Dios nos perfecciona a través del sufrimiento. En palabras de C. S. Lewis: “No es la benevolencia del que quiere simplemente que los hombres estén contentos, sino la del artista que no descansará hasta haber plasmado su imagen perfecta en la criatura”. De ahí que, mientras muchos de nosotros renegamos, no solo de las grandes pruebas, sino de los pequeños sufrimientos y hasta de las mínimas incomodidades, los santos se imponen grandes penitencias al tiempo que aceptan y, hasta piden, el sufrimiento

De ahí que Santa Teresita del Niño Jesús exclamase: “Sólo una cosa me alegra; sufrir por Jesús; y esta alegría no sentida supera todo gozo”.

Pocas cosas nos acercan a Dios tanto como el sufrimiento; mas el dolor llevado con amargura y resentimiento, o con el orgullo de quien confía en sus propias fuerzas, es un sufrimiento desperdiciado. Ya que el dolor en sí mismo no purifica ni santifica, pues ni el mayor de nuestros sufrimientos tiene en sí mismo mérito alguno. Solo unido, por amor, a la Pasión de Cristo adquiere un valor extraordinario. “Pues ¿qué gloria es, si por vuestros pecados sois abofeteados y lo soportáis? Pero si padecéis por obrar bien y lo sufrís, esto es gracia delante de Dios. Para esto fuisteis llamados. Porque también Cristo padeció por vosotros dejándoos ejemplo para que sigáis sus pasos” (1 Pe 2, 20-21).

Abandonémonos con confianza en las manos del Padre, Quien “sí amó al mundo: hasta dar su Hijo único, para que todo aquel que cree en Él no se pierda, sino que tenga vida eterna” (Jn 3, 16) Y, ante las inevitables y duras pruebas, imitemos a Cristo en su agonía en el huerto: “Y adelantándose un poco, se postró con el rostro en tierra, orando y diciendo: Padre mío, si es posible, pase este cáliz lejos de Mí; mas no como Yo quiero, sino como Tú” (Mt 26, 39).

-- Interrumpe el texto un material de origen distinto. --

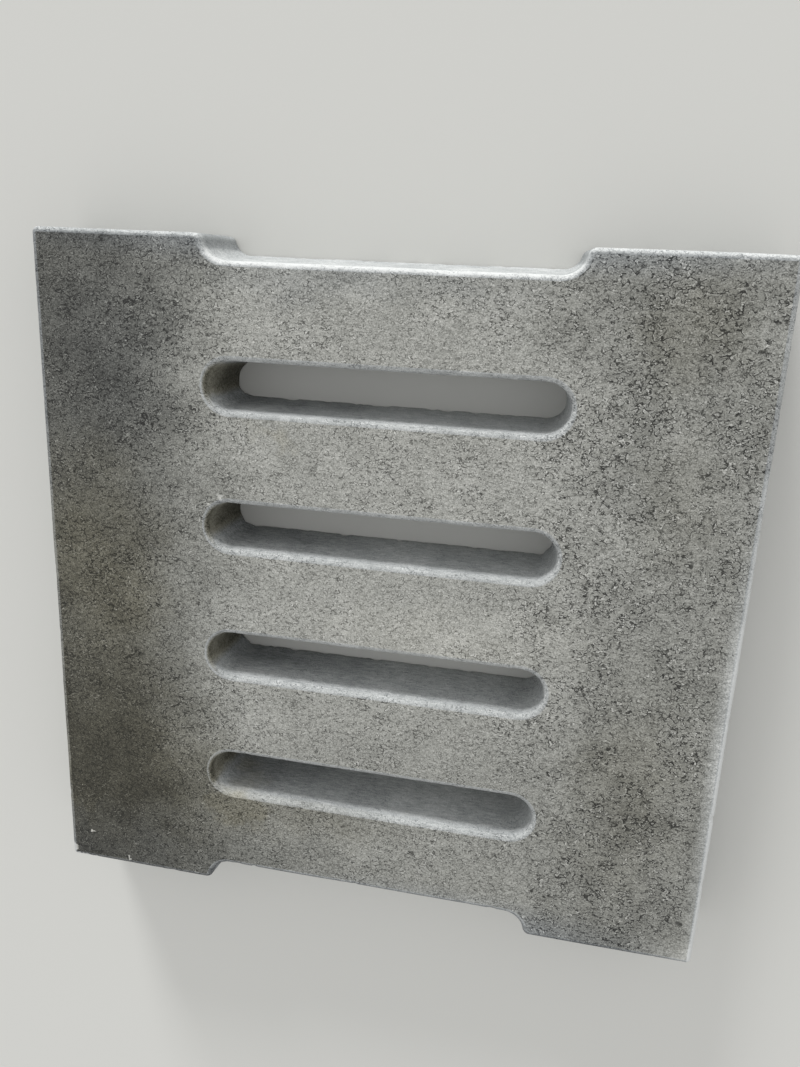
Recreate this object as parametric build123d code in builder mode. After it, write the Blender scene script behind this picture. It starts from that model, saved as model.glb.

Vivamos con la esperanza de que, si peleamos el buen combate, terminada la carrera Dios enjugará toda lágrima de nuestros ojos; y la muerte no existirá más; no habrá más lamentación, ni dolor (Ap 21, 4) Y, como San Pablo, tengamos la certeza de que “los sufrimientos de este tiempo no son comparables con la gloria venidera que se revelará en nosotros” (Rom 8, 18).